··· DATASET EXCERPT ···
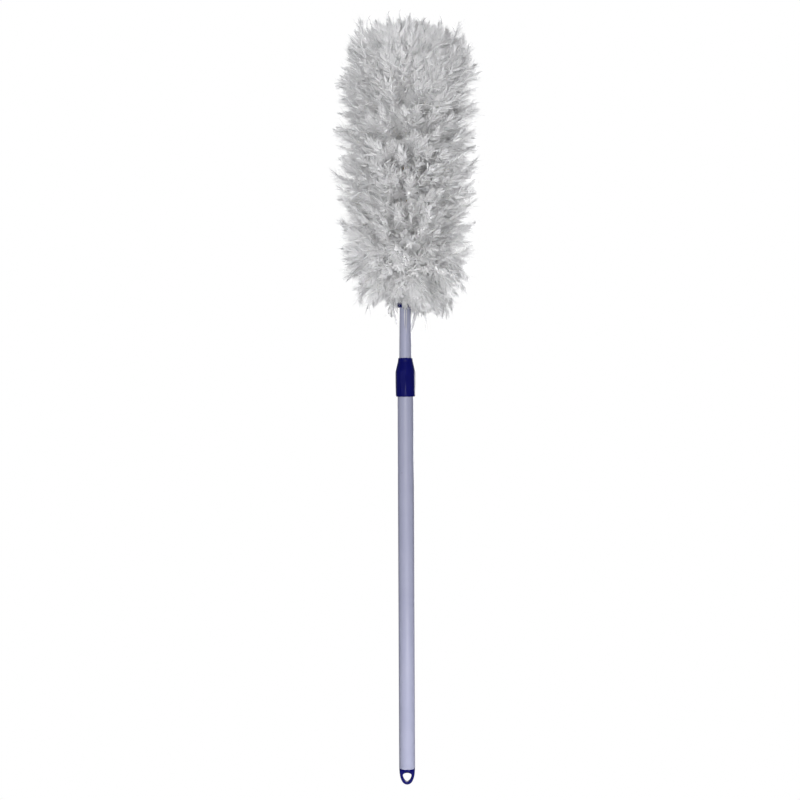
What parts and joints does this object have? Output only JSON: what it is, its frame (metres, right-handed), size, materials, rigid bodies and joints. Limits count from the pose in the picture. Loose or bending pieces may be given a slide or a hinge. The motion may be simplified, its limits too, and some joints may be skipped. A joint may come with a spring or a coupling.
{
  "type": "feather duster",
  "caption": "Long-reach duster: a barrel of white feathers in tiers on a telescopic twist-lock pole, with a hanging eye in its end cap.",
  "frame": {"origin": "on the pole's axis, in the middle of the hand grip on the outer tube, 190 mm above the tip of the hanging cap", "axes": "+Z along the pole, towards the feather head; -Y is the front, which looks through the hanging eye; +X is to the right seen from the front"},
  "size_m": [0.2336, 0.2336, 1.1928],
  "materials": {
    "tube_paint": "satin",
    "navy_plastic": "satin",
    "black_plastic": "satin",
    "white_plastic": "satin",
    "core_wood": "matte",
    "tie_wire": "satin",
    "feather": "matte"
  },
  "bodies": {
    "outer_pole": {"outer_tube": "tube_paint", "hanging_cap": "navy_plastic", "threaded_sleeve": "black_plastic"},
    "clamp_ring": {"clamp_ring": "white_plastic"},
    "collar": {"twist_collar": "navy_plastic"},
    "glide_bush": {"glide_bush": "white_plastic"},
    "inner_pole": {"inner_tube": "tube_paint", "inner_end_plug": "black_plastic", "head_ferrule": "navy_plastic", "core_rod": "core_wood", "core_button": "navy_plastic", "feather_tier_01": "feather", "feather_tier_02": "feather", "feather_tier_03": "feather", "feather_tier_04": "feather", "feather_tier_05": "feather", "feather_tier_06": "feather", "feather_tier_07": "feather", "feather_tier_08": "feather", "feather_tier_09": "feather", "feather_tier_10": "feather", "tie_01": "tie_wire", "tie_02": "tie_wire", "tie_03": "tie_wire", "tie_04": "tie_wire", "tie_05": "tie_wire", "tie_06": "tie_wire", "tie_07": "tie_wire", "tie_08": "tie_wire", "tie_09": "tie_wire", "tie_10": "tie_wire"}
  },
  "joints": [
    {"name": "collar_lift", "type": "slide", "parent": "outer_pole", "child": "clamp_ring", "axis": [0, 0, 1], "range_m": [0, 0.002]},
    {"name": "collar_twist", "type": "hinge", "parent": "clamp_ring", "child": "collar", "pos_m": [0, 0, 0.447], "axis": [0, 0, 1], "range_deg": [0, 180]},
    {"name": "pole_extend", "type": "slide", "parent": "outer_pole", "child": "glide_bush", "axis": [0, 0, 1], "range_m": [0, 0.523]},
    {"name": "pole_turn", "type": "hinge", "parent": "glide_bush", "child": "inner_pole", "pos_m": [0, 0, -0.129], "axis": [0, 0, 1], "continuous": true}
  ],
  "couplings": [
    {"joint": "collar_lift", "follows": "collar_twist", "m_per_rad": 0.0006366}
  ]
}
···
SHORT PROBLEM >> Repeat the listing in full, keeping every line exactly as it is.

SOLUTION FOR THIS TASK >>
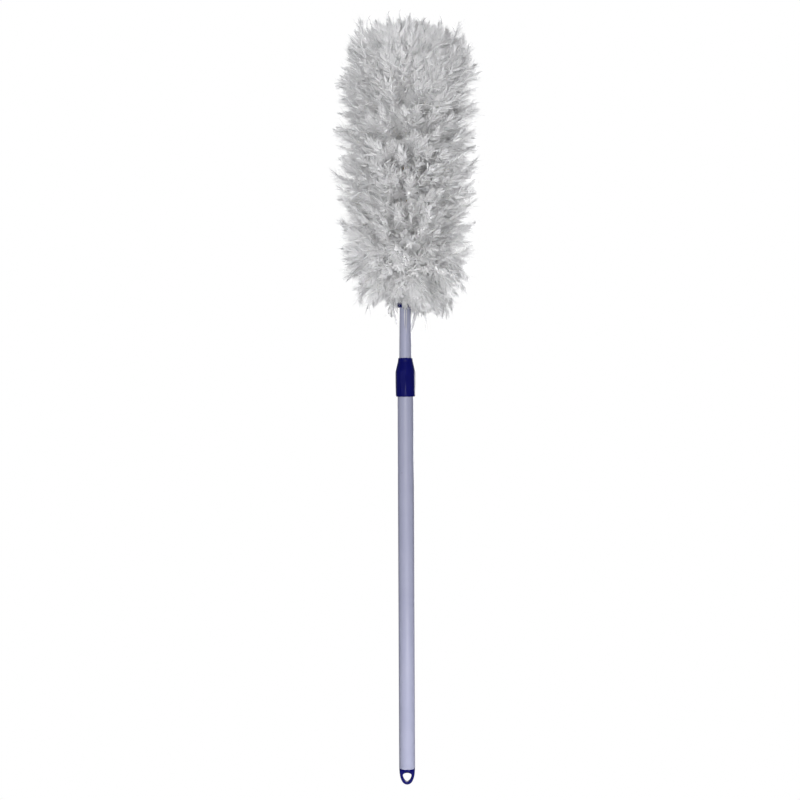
What parts and joints does this object have? Output only JSON: what it is, its frame (metres, right-handed), size, materials, rigid bodies and joints. Limits count from the pose in the picture. Loose or bending pieces may be given a slide or a hinge. The motion may be simplified, its limits too, and some joints may be skipped. A joint may come with a spring or a coupling.
{
  "type": "feather duster",
  "caption": "Long-reach duster: a barrel of white feathers in tiers on a telescopic twist-lock pole, with a hanging eye in its end cap.",
  "frame": {"origin": "on the pole's axis, in the middle of the hand grip on the outer tube, 190 mm above the tip of the hanging cap", "axes": "+Z along the pole, towards the feather head; -Y is the front, which looks through the hanging eye; +X is to the right seen from the front"},
  "size_m": [0.2336, 0.2336, 1.1928],
  "materials": {
    "tube_paint": "satin",
    "navy_plastic": "satin",
    "black_plastic": "satin",
    "white_plastic": "satin",
    "core_wood": "matte",
    "tie_wire": "satin",
    "feather": "matte"
  },
  "bodies": {
    "outer_pole": {"outer_tube": "tube_paint", "hanging_cap": "navy_plastic", "threaded_sleeve": "black_plastic"},
    "clamp_ring": {"clamp_ring": "white_plastic"},
    "collar": {"twist_collar": "navy_plastic"},
    "glide_bush": {"glide_bush": "white_plastic"},
    "inner_pole": {"inner_tube": "tube_paint", "inner_end_plug": "black_plastic", "head_ferrule": "navy_plastic", "core_rod": "core_wood", "core_button": "navy_plastic", "feather_tier_01": "feather", "feather_tier_02": "feather", "feather_tier_03": "feather", "feather_tier_04": "feather", "feather_tier_05": "feather", "feather_tier_06": "feather", "feather_tier_07": "feather", "feather_tier_08": "feather", "feather_tier_09": "feather", "feather_tier_10": "feather", "tie_01": "tie_wire", "tie_02": "tie_wire", "tie_03": "tie_wire", "tie_04": "tie_wire", "tie_05": "tie_wire", "tie_06": "tie_wire", "tie_07": "tie_wire", "tie_08": "tie_wire", "tie_09": "tie_wire", "tie_10": "tie_wire"}
  },
  "joints": [
    {"name": "collar_lift", "type": "slide", "parent": "outer_pole", "child": "clamp_ring", "axis": [0, 0, 1], "range_m": [0, 0.002]},
    {"name": "collar_twist", "type": "hinge", "parent": "clamp_ring", "child": "collar", "pos_m": [0, 0, 0.447], "axis": [0, 0, 1], "range_deg": [0, 180]},
    {"name": "pole_extend", "type": "slide", "parent": "outer_pole", "child": "glide_bush", "axis": [0, 0, 1], "range_m": [0, 0.523]},
    {"name": "pole_turn", "type": "hinge", "parent": "glide_bush", "child": "inner_pole", "pos_m": [0, 0, -0.129], "axis": [0, 0, 1], "continuous": true}
  ],
  "couplings": [
    {"joint": "collar_lift", "follows": "collar_twist", "m_per_rad": 0.0006366}
  ]
}